=== REQUIRED WORK ===
Which lines below fall between the one containing "for name, knots" and the one containing "terracotta-coloured plastic pot."? Repeat them exactly, counting both of those lines, and add nothing else.

=== INFORMATION SHOWN ===
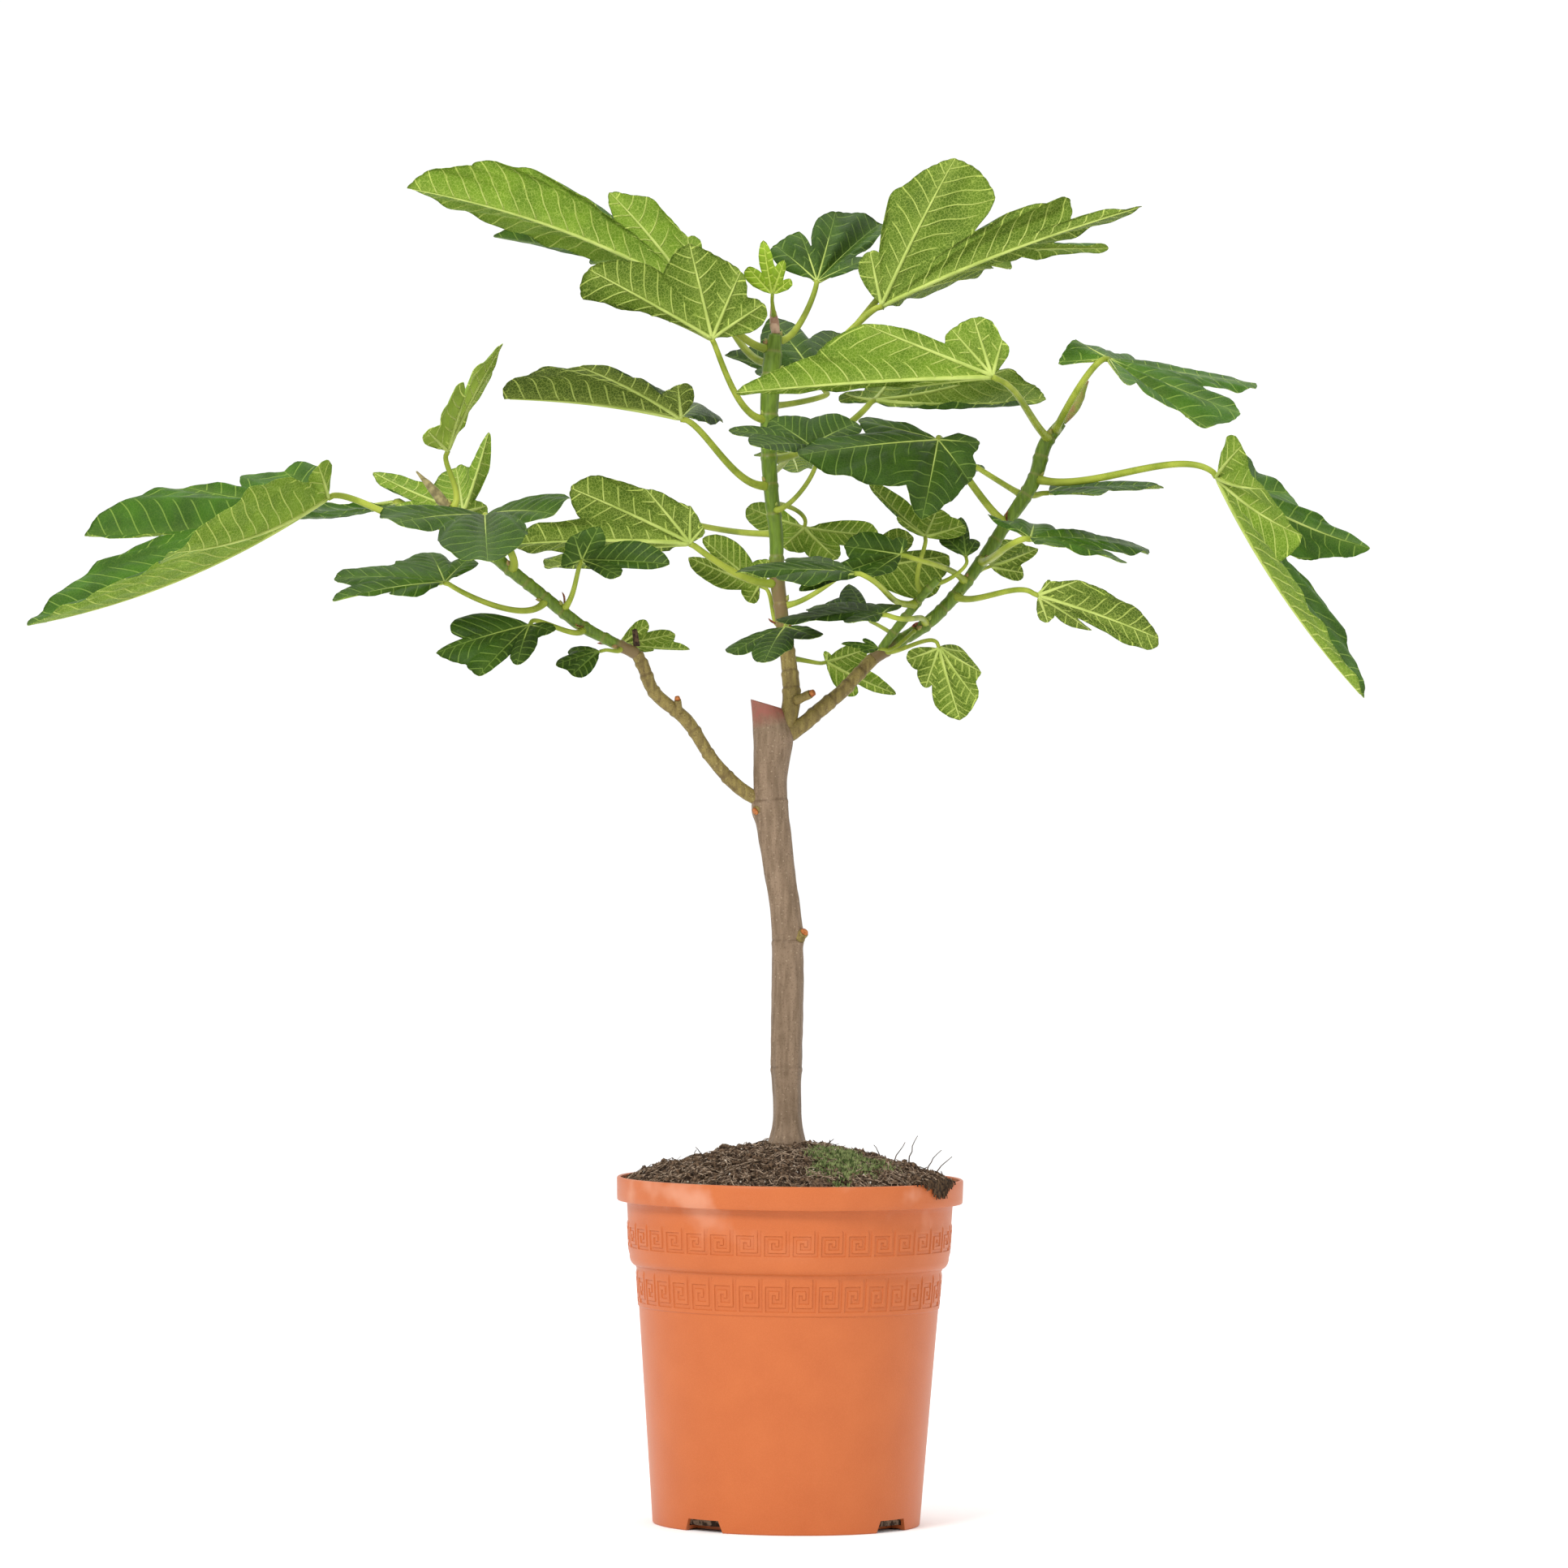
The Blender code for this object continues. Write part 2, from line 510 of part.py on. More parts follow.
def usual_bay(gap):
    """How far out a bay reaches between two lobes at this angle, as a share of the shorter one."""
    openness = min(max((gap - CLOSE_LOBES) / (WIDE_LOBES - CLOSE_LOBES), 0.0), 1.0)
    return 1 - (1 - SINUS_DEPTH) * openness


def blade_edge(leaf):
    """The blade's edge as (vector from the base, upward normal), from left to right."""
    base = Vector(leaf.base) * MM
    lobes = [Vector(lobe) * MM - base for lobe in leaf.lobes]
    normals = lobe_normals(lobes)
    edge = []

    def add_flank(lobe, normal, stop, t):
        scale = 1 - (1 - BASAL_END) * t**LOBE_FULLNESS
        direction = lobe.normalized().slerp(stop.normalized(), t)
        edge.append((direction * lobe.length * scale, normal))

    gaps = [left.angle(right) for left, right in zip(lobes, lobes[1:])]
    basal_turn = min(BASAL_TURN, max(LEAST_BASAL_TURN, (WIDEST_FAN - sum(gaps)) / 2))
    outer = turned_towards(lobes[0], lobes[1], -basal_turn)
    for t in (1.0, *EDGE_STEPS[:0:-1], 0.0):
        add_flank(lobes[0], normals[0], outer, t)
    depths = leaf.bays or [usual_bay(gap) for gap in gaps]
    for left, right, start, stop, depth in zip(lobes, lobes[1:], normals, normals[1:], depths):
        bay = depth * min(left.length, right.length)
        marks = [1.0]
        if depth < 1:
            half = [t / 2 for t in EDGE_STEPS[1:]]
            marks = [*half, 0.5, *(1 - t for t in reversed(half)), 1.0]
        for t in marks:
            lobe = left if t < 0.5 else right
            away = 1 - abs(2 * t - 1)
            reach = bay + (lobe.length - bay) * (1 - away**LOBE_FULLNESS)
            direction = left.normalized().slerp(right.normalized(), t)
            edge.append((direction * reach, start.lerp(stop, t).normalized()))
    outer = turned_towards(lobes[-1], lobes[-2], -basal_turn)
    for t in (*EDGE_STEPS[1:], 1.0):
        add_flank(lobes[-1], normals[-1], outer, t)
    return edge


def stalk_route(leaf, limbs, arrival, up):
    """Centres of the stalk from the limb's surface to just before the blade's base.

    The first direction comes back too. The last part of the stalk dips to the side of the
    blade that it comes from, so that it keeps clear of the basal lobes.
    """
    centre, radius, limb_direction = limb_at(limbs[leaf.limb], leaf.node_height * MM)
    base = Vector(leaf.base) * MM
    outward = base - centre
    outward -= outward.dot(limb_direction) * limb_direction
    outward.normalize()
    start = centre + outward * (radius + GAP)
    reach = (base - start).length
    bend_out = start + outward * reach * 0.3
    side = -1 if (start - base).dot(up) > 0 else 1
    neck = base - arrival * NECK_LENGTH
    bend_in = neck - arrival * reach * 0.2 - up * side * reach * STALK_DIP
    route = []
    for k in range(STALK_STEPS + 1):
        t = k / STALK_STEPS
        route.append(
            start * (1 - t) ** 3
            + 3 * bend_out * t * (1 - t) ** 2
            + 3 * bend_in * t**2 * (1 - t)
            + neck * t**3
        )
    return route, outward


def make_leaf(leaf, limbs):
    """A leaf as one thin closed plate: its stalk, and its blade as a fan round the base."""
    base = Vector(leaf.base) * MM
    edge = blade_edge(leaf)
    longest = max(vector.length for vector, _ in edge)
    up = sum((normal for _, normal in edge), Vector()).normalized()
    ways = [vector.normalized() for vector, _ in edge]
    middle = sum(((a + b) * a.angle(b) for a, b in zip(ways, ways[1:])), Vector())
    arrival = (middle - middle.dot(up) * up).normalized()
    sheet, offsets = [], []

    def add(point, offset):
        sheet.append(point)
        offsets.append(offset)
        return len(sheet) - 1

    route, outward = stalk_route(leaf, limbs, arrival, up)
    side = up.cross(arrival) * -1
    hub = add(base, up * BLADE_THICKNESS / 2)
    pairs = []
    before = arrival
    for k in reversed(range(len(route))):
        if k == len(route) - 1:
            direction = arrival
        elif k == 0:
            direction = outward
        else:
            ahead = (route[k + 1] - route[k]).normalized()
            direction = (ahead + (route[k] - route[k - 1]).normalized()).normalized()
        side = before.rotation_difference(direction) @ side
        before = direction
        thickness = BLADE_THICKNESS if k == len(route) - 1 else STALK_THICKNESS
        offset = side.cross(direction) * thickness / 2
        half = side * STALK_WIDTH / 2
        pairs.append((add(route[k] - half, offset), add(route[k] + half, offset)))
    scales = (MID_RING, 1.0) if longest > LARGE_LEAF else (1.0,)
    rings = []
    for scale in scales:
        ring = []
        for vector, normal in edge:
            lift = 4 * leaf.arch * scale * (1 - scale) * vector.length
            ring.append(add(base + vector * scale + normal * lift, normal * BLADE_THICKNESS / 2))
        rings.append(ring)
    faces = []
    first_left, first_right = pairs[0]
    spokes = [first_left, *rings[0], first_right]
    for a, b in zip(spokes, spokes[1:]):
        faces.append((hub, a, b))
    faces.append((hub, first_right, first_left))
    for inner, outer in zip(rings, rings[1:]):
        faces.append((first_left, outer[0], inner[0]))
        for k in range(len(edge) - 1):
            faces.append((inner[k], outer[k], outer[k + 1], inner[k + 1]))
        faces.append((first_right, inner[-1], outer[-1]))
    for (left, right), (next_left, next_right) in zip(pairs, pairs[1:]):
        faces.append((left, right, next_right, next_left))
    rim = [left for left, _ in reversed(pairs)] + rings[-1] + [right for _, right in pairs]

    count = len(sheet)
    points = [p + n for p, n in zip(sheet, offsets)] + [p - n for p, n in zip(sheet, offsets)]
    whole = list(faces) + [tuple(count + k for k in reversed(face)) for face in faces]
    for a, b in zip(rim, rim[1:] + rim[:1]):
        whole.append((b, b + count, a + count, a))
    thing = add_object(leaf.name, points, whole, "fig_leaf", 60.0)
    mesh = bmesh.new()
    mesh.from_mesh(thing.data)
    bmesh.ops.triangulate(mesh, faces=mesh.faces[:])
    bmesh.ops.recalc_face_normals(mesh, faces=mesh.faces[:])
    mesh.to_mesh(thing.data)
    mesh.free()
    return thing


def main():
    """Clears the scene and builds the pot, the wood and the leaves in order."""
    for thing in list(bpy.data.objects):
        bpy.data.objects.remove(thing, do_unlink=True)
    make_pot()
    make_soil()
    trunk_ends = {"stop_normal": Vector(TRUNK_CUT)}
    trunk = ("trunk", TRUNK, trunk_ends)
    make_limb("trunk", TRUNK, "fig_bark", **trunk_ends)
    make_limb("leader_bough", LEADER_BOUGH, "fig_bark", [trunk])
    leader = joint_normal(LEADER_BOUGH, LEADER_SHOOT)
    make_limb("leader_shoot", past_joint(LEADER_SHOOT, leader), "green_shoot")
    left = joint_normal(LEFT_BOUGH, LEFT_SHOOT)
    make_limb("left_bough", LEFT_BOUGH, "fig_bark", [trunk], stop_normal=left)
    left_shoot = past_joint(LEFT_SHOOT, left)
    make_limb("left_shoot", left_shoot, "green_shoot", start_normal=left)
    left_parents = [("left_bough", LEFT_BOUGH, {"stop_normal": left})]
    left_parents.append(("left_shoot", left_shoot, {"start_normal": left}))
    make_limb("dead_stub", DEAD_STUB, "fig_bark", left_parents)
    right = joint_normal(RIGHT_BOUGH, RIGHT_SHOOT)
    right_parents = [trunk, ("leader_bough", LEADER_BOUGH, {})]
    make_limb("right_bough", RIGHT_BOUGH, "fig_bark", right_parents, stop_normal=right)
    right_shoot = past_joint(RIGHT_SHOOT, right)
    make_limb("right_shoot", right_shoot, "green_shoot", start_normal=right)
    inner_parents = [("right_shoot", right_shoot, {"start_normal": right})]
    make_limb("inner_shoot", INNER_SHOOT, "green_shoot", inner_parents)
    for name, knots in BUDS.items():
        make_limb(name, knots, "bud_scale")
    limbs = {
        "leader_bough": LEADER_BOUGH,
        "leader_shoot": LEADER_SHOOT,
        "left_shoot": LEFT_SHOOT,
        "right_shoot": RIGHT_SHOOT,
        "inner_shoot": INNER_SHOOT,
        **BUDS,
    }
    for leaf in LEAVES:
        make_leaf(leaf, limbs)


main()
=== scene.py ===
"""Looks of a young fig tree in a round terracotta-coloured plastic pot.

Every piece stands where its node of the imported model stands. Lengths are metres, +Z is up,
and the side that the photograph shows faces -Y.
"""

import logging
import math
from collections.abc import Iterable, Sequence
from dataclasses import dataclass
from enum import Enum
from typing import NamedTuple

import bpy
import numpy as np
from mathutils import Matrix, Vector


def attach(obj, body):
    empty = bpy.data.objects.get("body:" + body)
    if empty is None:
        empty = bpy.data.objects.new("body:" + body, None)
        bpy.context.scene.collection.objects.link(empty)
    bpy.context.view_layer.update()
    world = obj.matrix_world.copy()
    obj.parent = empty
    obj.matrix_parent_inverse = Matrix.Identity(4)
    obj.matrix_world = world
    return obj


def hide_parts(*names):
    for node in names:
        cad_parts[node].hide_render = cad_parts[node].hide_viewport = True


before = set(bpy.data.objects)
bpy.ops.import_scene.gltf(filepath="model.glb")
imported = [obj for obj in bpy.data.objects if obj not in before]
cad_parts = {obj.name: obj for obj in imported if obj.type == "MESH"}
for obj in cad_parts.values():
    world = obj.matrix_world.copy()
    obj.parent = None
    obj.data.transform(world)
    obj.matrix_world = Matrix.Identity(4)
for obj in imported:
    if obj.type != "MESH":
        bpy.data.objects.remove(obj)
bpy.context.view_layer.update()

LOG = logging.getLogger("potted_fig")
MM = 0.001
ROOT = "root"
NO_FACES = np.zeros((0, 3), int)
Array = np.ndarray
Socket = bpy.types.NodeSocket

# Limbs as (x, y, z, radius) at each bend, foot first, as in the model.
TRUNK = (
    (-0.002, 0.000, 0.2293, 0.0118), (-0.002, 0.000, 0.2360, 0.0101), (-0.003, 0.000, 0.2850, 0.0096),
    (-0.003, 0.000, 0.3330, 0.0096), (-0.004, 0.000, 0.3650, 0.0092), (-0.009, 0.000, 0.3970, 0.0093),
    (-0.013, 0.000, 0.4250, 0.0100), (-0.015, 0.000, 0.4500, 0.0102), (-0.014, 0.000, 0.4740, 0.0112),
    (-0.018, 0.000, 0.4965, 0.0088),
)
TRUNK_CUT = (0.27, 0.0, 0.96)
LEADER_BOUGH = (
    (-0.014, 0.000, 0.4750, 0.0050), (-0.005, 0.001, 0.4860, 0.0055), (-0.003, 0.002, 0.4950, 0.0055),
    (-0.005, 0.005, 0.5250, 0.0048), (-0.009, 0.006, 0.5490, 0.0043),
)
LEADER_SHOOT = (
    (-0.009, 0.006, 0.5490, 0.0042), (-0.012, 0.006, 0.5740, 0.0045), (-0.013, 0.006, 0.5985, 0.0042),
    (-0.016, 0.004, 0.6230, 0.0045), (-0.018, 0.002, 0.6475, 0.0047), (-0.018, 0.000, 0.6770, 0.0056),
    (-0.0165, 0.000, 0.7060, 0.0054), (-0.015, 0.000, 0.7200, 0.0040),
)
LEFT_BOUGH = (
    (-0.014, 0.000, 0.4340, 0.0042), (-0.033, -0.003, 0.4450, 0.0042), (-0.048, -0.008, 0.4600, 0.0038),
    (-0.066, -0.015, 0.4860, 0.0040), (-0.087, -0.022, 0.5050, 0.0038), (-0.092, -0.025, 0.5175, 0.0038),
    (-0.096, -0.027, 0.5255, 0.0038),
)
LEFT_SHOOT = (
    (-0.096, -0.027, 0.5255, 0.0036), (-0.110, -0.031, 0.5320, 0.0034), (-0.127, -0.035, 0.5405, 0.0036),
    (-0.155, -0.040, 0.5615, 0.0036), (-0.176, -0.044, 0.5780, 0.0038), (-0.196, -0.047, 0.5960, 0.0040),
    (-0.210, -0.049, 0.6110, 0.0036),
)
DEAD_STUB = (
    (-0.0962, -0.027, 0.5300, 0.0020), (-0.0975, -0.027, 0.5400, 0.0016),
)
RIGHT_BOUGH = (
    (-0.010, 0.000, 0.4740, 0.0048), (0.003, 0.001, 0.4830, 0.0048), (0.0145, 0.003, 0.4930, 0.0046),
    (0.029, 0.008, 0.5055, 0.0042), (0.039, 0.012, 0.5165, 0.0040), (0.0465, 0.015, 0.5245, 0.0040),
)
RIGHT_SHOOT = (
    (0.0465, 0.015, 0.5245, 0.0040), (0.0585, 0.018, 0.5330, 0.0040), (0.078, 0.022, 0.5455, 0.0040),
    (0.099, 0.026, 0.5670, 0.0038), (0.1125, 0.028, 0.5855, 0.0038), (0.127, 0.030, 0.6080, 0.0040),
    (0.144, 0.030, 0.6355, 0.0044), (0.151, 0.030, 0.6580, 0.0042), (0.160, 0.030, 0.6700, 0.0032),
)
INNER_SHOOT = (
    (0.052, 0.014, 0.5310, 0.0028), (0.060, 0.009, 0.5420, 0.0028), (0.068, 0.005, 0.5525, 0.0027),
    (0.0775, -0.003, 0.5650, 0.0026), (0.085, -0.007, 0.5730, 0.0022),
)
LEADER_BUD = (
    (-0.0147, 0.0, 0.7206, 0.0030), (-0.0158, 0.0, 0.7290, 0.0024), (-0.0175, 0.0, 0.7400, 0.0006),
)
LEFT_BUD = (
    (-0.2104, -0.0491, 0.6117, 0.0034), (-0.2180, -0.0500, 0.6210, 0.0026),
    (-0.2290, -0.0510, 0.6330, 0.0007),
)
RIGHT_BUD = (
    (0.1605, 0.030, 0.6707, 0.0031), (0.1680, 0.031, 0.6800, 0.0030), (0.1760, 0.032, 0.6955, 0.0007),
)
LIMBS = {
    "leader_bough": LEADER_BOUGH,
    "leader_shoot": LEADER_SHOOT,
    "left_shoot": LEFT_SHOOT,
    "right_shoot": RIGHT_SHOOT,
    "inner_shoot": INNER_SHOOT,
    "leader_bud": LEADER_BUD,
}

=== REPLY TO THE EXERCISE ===
    for name, knots in BUDS.items():
        make_limb(name, knots, "bud_scale")
    limbs = {
        "leader_bough": LEADER_BOUGH,
        "leader_shoot": LEADER_SHOOT,
        "left_shoot": LEFT_SHOOT,
        "right_shoot": RIGHT_SHOOT,
        "inner_shoot": INNER_SHOOT,
        **BUDS,
    }
    for leaf in LEAVES:
        make_leaf(leaf, limbs)


main()
=== scene.py ===
"""Looks of a young fig tree in a round terracotta-coloured plastic pot.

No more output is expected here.